To bring humor to the situation, at one point I asked my eldest if he wanted to be an animal at the zoo. He replied with, “Yes.” It took all my energy not to respond with, “It’s too late.”
On the way out, I also find myself saying, “I’m so sorry mommy made you come to the zoo and force you to have fun. What a mean mommy.”
This only results in my son repeating, “Mean mommy!” out loud for everyone to hear. FML.
After finally making it out of there and to our car, I prayed the nightmare would end – I should be so lucky.
A car nap for my 2-year-old destroys any hope of a good solid sleep in his own bed. Everyone is filled up on junk ruining any appetite for a decent meal.
The capstone to the night is me reasoning with my toddlers for hours on why they can’t have candy for dinner while screaming and crying on the floor.

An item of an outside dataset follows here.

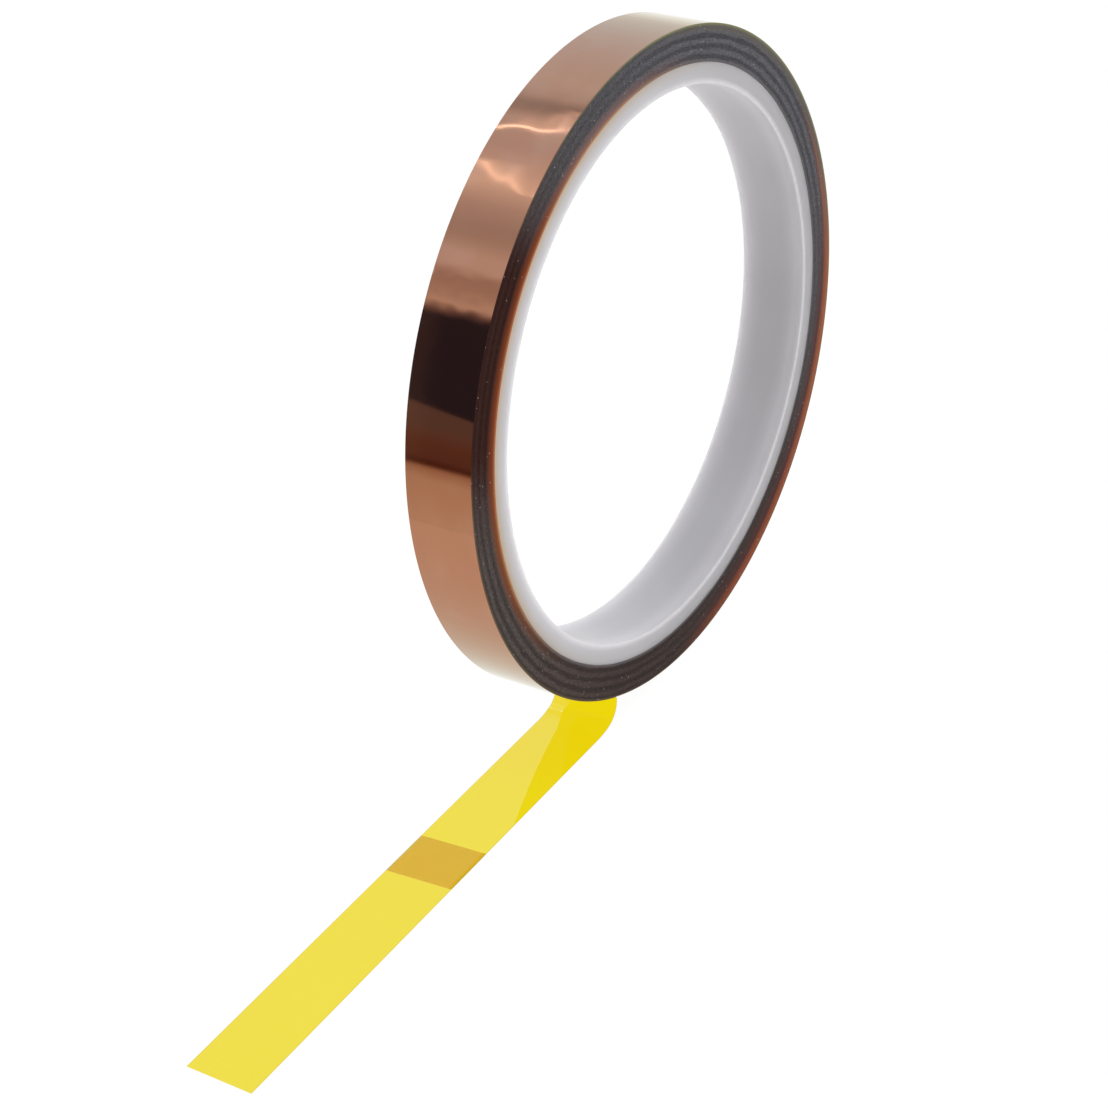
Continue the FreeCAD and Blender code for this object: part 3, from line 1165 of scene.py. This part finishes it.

Although my husband and I know how these adventures are going to end, we still continue to put ourselves through it. Weekends and time together are too short and we attempt to squeeze as much as we can in the small amount of time we have. We fall into this trap even more as we realize just how quick time is passing us by and our kids are growing up faster than we are prepared for.
As much as I’m regretting it all and threatening to never return to the zoo or do anything ever again, everyone knows next weekend you’ll see me and my circus back at it just to repeat this whole painful experience all over again.
After the tears dry and emotional wounds are healed, reflections on the day aren’t filled with the frustrations and struggles, but rather the all-too-brief moments of excitement – whether it be when my boys saw one of their many favorite animals or the looks on their faces after tasting cotton candy for the first time.
Their smiles are worth it. Their laughs are worth it. The stories I hear them tell for days and weeks to come about that day at the zoo is more than worth it.